§ **Your task**: Your task is to repeat all of the material exactly.

§ **Data block**:
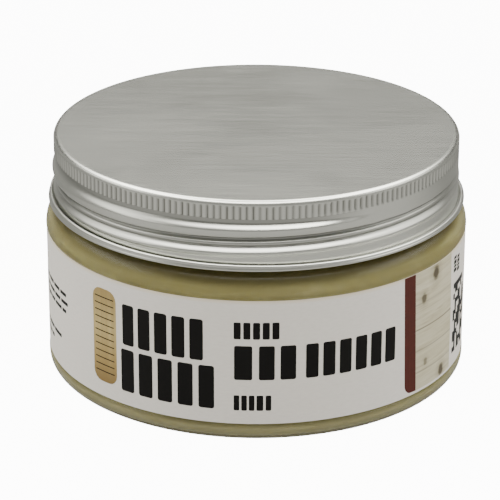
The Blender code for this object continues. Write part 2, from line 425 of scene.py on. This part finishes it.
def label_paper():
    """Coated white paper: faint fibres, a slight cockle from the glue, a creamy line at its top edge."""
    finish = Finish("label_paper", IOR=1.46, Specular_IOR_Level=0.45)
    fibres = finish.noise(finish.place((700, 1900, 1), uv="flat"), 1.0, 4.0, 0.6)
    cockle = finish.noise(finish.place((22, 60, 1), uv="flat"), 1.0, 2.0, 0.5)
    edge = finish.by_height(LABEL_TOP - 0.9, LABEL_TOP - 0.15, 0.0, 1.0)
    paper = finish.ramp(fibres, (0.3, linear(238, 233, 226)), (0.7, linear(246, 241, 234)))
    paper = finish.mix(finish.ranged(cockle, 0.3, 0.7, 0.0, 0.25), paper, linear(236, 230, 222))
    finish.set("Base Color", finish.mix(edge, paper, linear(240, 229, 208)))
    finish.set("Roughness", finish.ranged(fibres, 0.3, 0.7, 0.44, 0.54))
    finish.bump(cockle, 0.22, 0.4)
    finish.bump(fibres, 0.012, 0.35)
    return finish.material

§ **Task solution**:
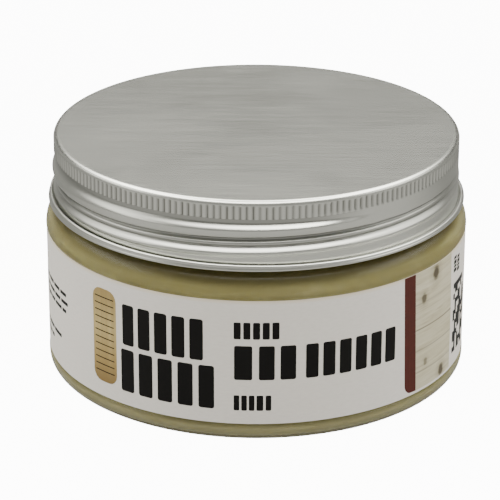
The Blender code for this object continues. Write part 2, from line 425 of scene.py on. This part finishes it.
def label_paper():
    """Coated white paper: faint fibres, a slight cockle from the glue, a creamy line at its top edge."""
    finish = Finish("label_paper", IOR=1.46, Specular_IOR_Level=0.45)
    fibres = finish.noise(finish.place((700, 1900, 1), uv="flat"), 1.0, 4.0, 0.6)
    cockle = finish.noise(finish.place((22, 60, 1), uv="flat"), 1.0, 2.0, 0.5)
    edge = finish.by_height(LABEL_TOP - 0.9, LABEL_TOP - 0.15, 0.0, 1.0)
    paper = finish.ramp(fibres, (0.3, linear(238, 233, 226)), (0.7, linear(246, 241, 234)))
    paper = finish.mix(finish.ranged(cockle, 0.3, 0.7, 0.0, 0.25), paper, linear(236, 230, 222))
    finish.set("Base Color", finish.mix(edge, paper, linear(240, 229, 208)))
    finish.set("Roughness", finish.ranged(fibres, 0.3, 0.7, 0.44, 0.54))
    finish.bump(cockle, 0.22, 0.4)
    finish.bump(fibres, 0.012, 0.35)
    return finish.material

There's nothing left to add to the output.